The lack of opinion about aquaculture means fish farmers have an opportunity to educate the public, Belle says. To better tell the aquaculture story, Belle thinks that fish farmers need to step outside their species silos and band together, with catfish, salmon, tilapia and oyster farmers all working together on the industry’s image.
Chefs and seafood sellers will also be part of the perception change.
King’s Seafood Company, for instance, actively promotes farmed fish on the menus at its 18 restaurants in California, Arizona and Nevada.
While seafood sellers still have to struggle against perceptions of pollution and unsustainable practices, those old narratives are often based on information recycled from decades ago, says Michael King, who handles all seafood purchasing for the restaurants. Practices have changed, and the industry is closely scrutinised these days, with environmental groups examining it under a magnifying glass.
Humane, healthy and environmentally friendly fish farming practices will be evident in the quality of the fish, King says.
“If the individual product is great and people really enjoy it, it’s going to be around,” he says. Similarly, if farmed fish weren’t being raised properly – if they were stressed in overcrowded pens – the product would reflect that, and wouldn’t taste good.
Besides, fish farming is far more sustainable than many types of terrestrial farming, King says.
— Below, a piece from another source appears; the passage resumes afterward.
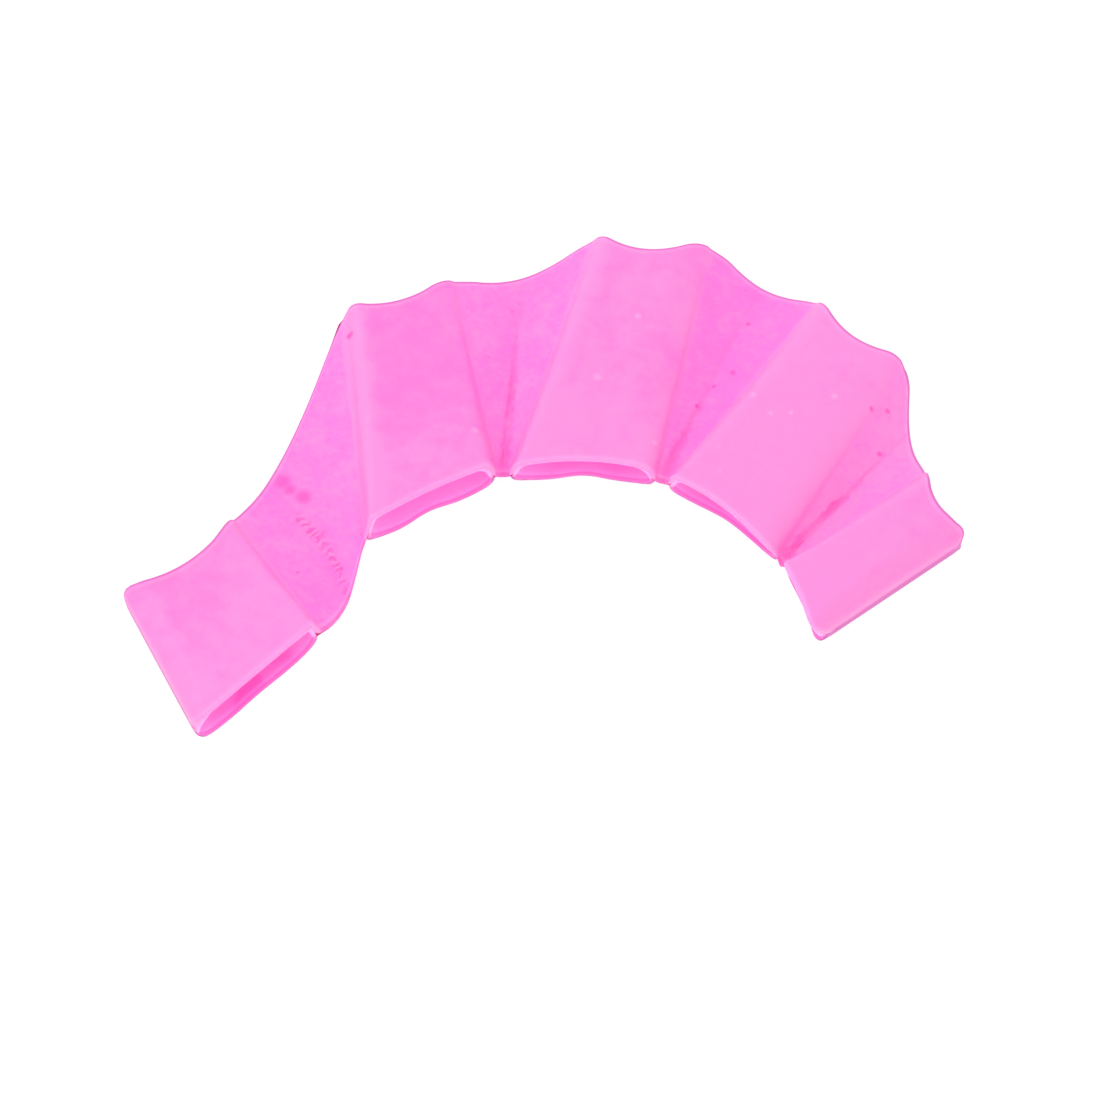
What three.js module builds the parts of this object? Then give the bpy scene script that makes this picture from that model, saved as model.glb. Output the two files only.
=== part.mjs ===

A cow requires six to seven pounds of feed per pound of meat, while salmon is closer to one to one.
“For us to not embrace aquaculture, we have the blinders on. I think we’ve allowed a lot of other countries to gain the edge in this industry, even though we’ve produced the technology,” King says.
The US isn’t just missing out on a local source of food, but the local jobs that come with
producing that food, he adds.
Convincing people to order farm-raised seafood means telling the story of the person who farmed it, and giving the customer a connection to the farmer and the animal. At King’s restaurants, the menu always labels whether a fish is wild-caught or farm-raised. Other restaurants should similarly label their products with pride, King says.
“We need to get away from hiding the fact that something is farmed,” King says.